MLA for North Victoria
- In office December 23, 1902 – October 3, 1903
- Preceded by: John Paton Booth
- Succeeded by: district abolished

MLA for The Islands
- In office October 3, 1903 – February 2, 1907
- Preceded by: new member
- Succeeded by: Albert Edward McPhillips

Personal details
- Born: 6 December 1850 Darvel, Ayr, Scotland
- Died: 28 August 1921 (aged 70) Victoria, British Columbia
- Party: Liberal
- Spouse: Emma Elizabeth Riley ​ ​(m. 1886)​
- Occupation: Railway contractor
- Profession: Politician

= Thomas Wilson Paterson =

Canadian politician (1850–1921)

Thomas Wilson Paterson (6 December 1850 - 28 August 1921) was a Canadian railway contractor, politician, and the ninth Lieutenant Governor of British Columbia.

== Railway career ==

After moving to British Columbia in 1885, he helped to build the Esquimalt & Nanaimo Railway line on Vancouver Island. In 1895, he became general manager of the Victoria and Sidney Railway. In 1897, Paterson filed for and was granted a patent for a spark catcher and smoke burner for locomotives. The following year, he filed for a patent in the United States as well.

== Political career ==

In 1902, Paterson ran as an independent candidate in a byelection for the provincial riding of North Victoria prompted by the death of the incumbent, John Paton Booth. He defeated a government-aligned candidate by 43 votes (12% of the votes cast). For the 1903 election, the North Victoria riding was abolished during redistribution, and Thomas ran as a Liberal candidate in the newly created riding of The Islands. He defeated a Conservative candidate by 67 votes (19% of the votes cast). In the 1907 election, a new Conservative candidate won by 6 votes (2% of votes cast), and Thomas was unseated.

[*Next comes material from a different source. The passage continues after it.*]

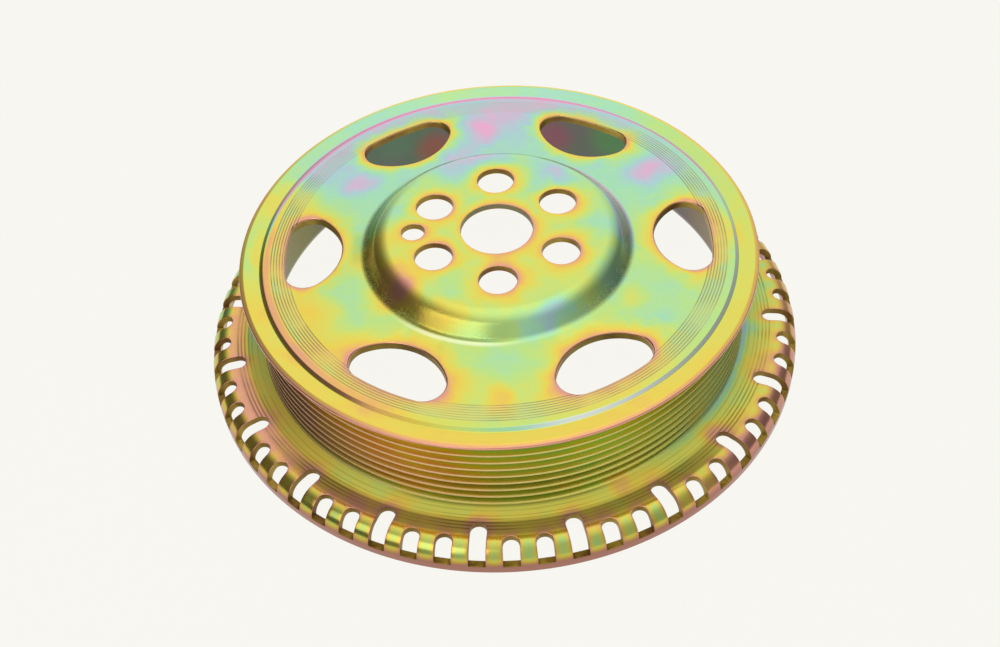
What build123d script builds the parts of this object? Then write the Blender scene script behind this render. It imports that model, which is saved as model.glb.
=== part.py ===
from build123d import *
import math
import os

# Crankshaft reluctor wheel: one disc of sheet steel, pressed, spun and pierced.
# Millimetres. +Z runs up the crank axis, away from the engine. The origin is the
# centre of the hub's rear seating face, so the hub's front stands one sheet above it.

# Sheet, and the inside radius of a press bend
sheet = 2.5
press_bend_r = 3.4

# Hub: a raised plateau that bolts to the crank nose
crank_bore_r = 12.5
bolt_circle_r = 25.0
bolt_hole_r = 6.5
bolt_count = 6
bolt_first_deg = 30.0
locating_hole_r = 4.0
locating_offset = 4.0
locating_deg = 180.0
hub_r = 41.0
hub_rise = 6.8
shoulder_run = 5.7

# Web: the flat ring with the six windows, and the metal left inside and outside them
window_count = 6
window_inner_margin = 7.8
window_outer_margin = 8.25
window_inner_arc_r = 20.2
window_corner_r = 7.1

# Belt drum: eight V grooves for an automotive ribbed belt
drum_r = 86.8
groove_count = 8
groove_pitch = 3.56
groove_depth = 2.95
groove_angle = 40.0
groove_root_flat = 0.71
groove_root_wall = 1.35
drum_head_chamfer = 1.0
drum_foot_bend_r = 5.5

# Head of the drum: a low step down from the web, then a dished lip that keeps the belt on
step_run = 1.3
step_drop = 0.8
lip_overhang = 3.2
lip_rise = 1.15
lip_land = 1.65
lip_land_drop = 0.35
lip_rim_thickness = 1.1
lip_rim_chamfer = 0.35
lip_neck_chamfer = 1.5
neck_height = 4.0

# Brim and skirt: the ring that the sensor reads
brim_drop = 0.15
brim_width = 19.9
skirt_height = 9.6
skirt_bend_r = 7.0

# Slots: even positions round the brim, one long then two short, and an index gap
slot_positions = 60
slot_group = 3
slot_width = 5.5
slot_first_deg = 12.5
slot_foot_height = 3.15
long_slot_reach = 12.4
short_slot_reach = 7.4
gap_positions = (13, 14)

# Cutters run this far past the faces that they pierce
overcut = 5.0

# Heights and radii that follow from the sizes above
web_z = sheet - hub_rise
shoulder_foot_r = hub_r + shoulder_run
shoulder_angle = math.atan2(hub_rise, shoulder_run)
flank_slope = math.tan(math.radians(groove_angle / 2))
groove_half_mouth = groove_root_flat / 2 + groove_depth * flank_slope
groove_root_r = drum_r - groove_depth
drum_inside_r = groove_root_r - groove_root_wall
lip_rim_r = drum_r + lip_overhang
lip_crest_z = web_z - step_drop + lip_rise
lip_underside_z = lip_crest_z - lip_land_drop - lip_rim_thickness
first_groove_z = lip_underside_z - neck_height - groove_half_mouth
last_groove_z = first_groove_z - (groove_count - 1) * groove_pitch
brim_z = last_groove_z - groove_half_mouth - brim_drop
skirt_outer_r = drum_r + brim_width
skirt_foot_z = brim_z - skirt_height


def hub_and_web():
    """Front face from the crank bore out to the foot of the step."""
    return [
        ((crank_bore_r, 0), 0),
        ((crank_bore_r, sheet), 0),
        ((hub_r, sheet), press_bend_r + sheet),
        ((shoulder_foot_r, web_z), press_bend_r),
        ((drum_inside_r - step_run / 2, web_z), 0),
        ((drum_inside_r + step_run / 2, web_z - step_drop), 0),
    ]


def lip_and_neck():
    """The dished lip, its rim with both edges eased, and the neck above the grooves."""
    land_z = lip_crest_z - lip_land_drop
    return [
        ((lip_rim_r - lip_land, lip_crest_z), 0),
        ((lip_rim_r - lip_rim_chamfer, land_z), 0),
        ((lip_rim_r, land_z - lip_rim_chamfer), 0),
        ((lip_rim_r, lip_underside_z + lip_rim_chamfer), 0),
        ((lip_rim_r - lip_rim_chamfer, lip_underside_z), 0),
        ((drum_r + lip_neck_chamfer, lip_underside_z), 0),
        ((drum_r, lip_underside_z - lip_neck_chamfer), 0),
    ]


def grooves():
    """V grooves from the top down; the last one's lower flank runs out on to the brim."""
    corners = []
    for index in range(groove_count):
        middle = first_groove_z - index * groove_pitch
        corners += [
            ((drum_r, middle + groove_half_mouth), 0),
            ((groove_root_r, middle + groove_root_flat / 2), 0),
            ((groove_root_r, middle - groove_root_flat / 2), 0),
            ((drum_r, middle - groove_half_mouth), 0),
        ]
    brim_inner_r = drum_r + brim_drop / flank_slope
    corners[-1] = ((brim_inner_r, brim_z), 0)
    return corners


def brim_and_skirt():
    """Over the brim, down the skirt, round its foot and back up the inside."""
    return [
        ((skirt_outer_r, brim_z), skirt_bend_r),
        ((skirt_outer_r, skirt_foot_z), 0),
        ((skirt_outer_r - sheet, skirt_foot_z), 0),
        ((skirt_outer_r - sheet, brim_z - sheet), skirt_bend_r - sheet),
        ((drum_inside_r, brim_z - sheet), drum_foot_bend_r),
    ]


def underside():
    """Under the web and the hub: the shoulder's two corners move one sheet along."""
    shift = sheet * math.tan(shoulder_angle / 2)
    web_rear_z = web_z - sheet
    return [
        ((drum_inside_r, web_rear_z - drum_head_chamfer), 0),
        ((drum_inside_r - drum_head_chamfer, web_rear_z), 0),
        ((shoulder_foot_r - shift, web_rear_z), press_bend_r + sheet),
        ((hub_r - shift, 0), press_bend_r),
    ]


def spun_blank():
    """The whole wheel before piercing: one half section turned about the crank axis."""
    corners = hub_and_web() + lip_and_neck() + grooves() + brim_and_skirt() + underside()
    points = [point for point, bend in corners]
    bends = [bend for point, bend in corners]
    with BuildPart() as blank:
        with BuildSketch(Plane.XZ):
            with BuildLine():
                FilletPolyline(*points, radius=bends, close=True)
            make_face()
        revolve(axis=Axis.Z)
    return blank.part


def hub_hole(radius, circle_r, angle):
    height = sheet + 2 * overcut
    hole = Cylinder(radius, height, align=(Align.CENTER, Align.CENTER, Align.MIN))
    return Rot(0, 0, angle) * Pos(circle_r, 0, -overcut) * hole


def window_cutter():
    """Two crossing circles make a lens, and its two points are rounded off."""
    outer_r = drum_inside_r - window_outer_margin
    inner_r = shoulder_foot_r + window_inner_margin
    lens = Circle(outer_r) & Pos(inner_r + window_inner_arc_r, 0) * Circle(window_inner_arc_r)
    widest_corner = 0.42 * (outer_r - inner_r)
    outline = fillet(lens.vertices(), min(window_corner_r, widest_corner))
    depth = sheet + 2 * overcut
    return Pos(0, 0, web_z - sheet - overcut) * extrude(outline, depth)


def slot_cutter(reach):
    """Round at the inner end, square at the foot, and open past the skirt."""
    end_r = skirt_outer_r - reach + slot_width / 2
    length = skirt_outer_r + overcut - end_r
    run = Pos(end_r + length / 2, 0) * Rectangle(length, slot_width)
    outline = run + Pos(end_r, 0) * Circle(slot_width / 2)
    foot_z = skirt_foot_z + slot_foot_height
    return Pos(0, 0, foot_z) * extrude(outline, brim_z + overcut - foot_z)


def hub_holes():
    bolt_step = 360 / bolt_count
    holes = [
        hub_hole(bolt_hole_r, bolt_circle_r, bolt_first_deg + index * bolt_step)
        for index in range(bolt_count)
    ]
    holes.append(hub_hole(locating_hole_r, bolt_circle_r + locating_offset, locating_deg))
    return holes


def windows():
    cutter = window_cutter()
    return [Rot(0, 0, index * 360 / window_count) * cutter for index in range(window_count)]


def slots():
    long_cutter = slot_cutter(long_slot_reach)
    short_cutter = slot_cutter(short_slot_reach)
    cutters = []
    for position in range(slot_positions):
        if position in gap_positions:
            continue
        cutter = long_cutter if position % slot_group == 0 else short_cutter
        angle = slot_first_deg + position * 360 / slot_positions
        cutters.append(Rot(0, 0, angle) * cutter)
    return cutters


os.makedirs("parts", exist_ok=True)
wheel = spun_blank() - (hub_holes() + windows() + slots())
wheel.label = "reluctor_wheel"
export_step(wheel, "parts/reluctor_wheel.step")

box = wheel.bounding_box()
print("reluctor_wheel", "valid", wheel.is_valid, "solids", len(wheel.solids()))
print("size mm", round(box.size.X, 3), round(box.size.Y, 3), round(box.size.Z, 3))
print("brim top z", round(brim_z, 3), "skirt foot z", round(skirt_foot_z, 3))
print("drum inside radius", round(drum_inside_r, 3), "skirt radius", round(skirt_outer_r, 3))
print("volume mm3", round(wheel.volume, 1))
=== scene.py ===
# %% [markdown]
# # A crankshaft reluctor wheel
# The wheel is one disc of sheet steel: a hub that bolts to the crank, a web with six
# windows, a drum with V grooves for a ribbed belt, and a brim and skirt full of slots
# that a sensor counts. It is plated with zinc and then dipped, which leaves a thin film
# that shows gold, green and pink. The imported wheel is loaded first, and everything
# here is made in the same frame, in metres, with +Z along the crank axis.

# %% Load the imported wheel
import math

import bmesh
import bpy
from mathutils import Matrix, Vector


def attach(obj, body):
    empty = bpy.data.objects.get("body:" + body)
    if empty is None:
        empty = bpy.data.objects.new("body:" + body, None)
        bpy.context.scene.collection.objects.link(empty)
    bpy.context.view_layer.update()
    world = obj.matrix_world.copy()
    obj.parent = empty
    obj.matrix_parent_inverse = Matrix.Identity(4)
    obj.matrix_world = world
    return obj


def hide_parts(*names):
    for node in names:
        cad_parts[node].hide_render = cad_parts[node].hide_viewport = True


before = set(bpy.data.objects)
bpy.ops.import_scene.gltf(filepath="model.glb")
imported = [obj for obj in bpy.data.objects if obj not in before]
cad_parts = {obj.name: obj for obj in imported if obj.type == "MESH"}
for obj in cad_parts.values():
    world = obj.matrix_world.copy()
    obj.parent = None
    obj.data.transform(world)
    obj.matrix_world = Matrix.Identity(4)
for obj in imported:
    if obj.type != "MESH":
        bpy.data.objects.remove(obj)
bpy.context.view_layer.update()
MM = 0.001

# %% [markdown]
# ## The sizes of the wheel
# A pressed wheel is drawn as half of its cross-section. Each line below gives corners of
# that section as radius, height and bend radius, in millimetres, from the crank bore out
# over the hub and web, down the belt drum, round the skirt and back under the web.
# Writing corners and bends apart keeps the list short: the bends are rounded later by an
# operator, so no arc has to be worked out by hand.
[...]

In 1907, he was defeated when running for mayor of Victoria.

From 1909 to 1914, he was the Lieutenant Governor of British Columbia. In 1912, he presented a cup to the Pacific Coast Hockey Association. The cup was first won by the New Westminster Royals, who were PCHA champions in the PCHA's first season.

== Family and personal life ==

Born in Darvel, Scotland, he immigrated to Canada with his parents. He was raised in Ontario.

Paterson married Emma Elizabeth Riley, the daughter of George Riley in Victoria on November 25, 1886. Paterson retired in 1914. He died in Victoria on August 28, 1921, and was buried in Ross Bay Cemetery.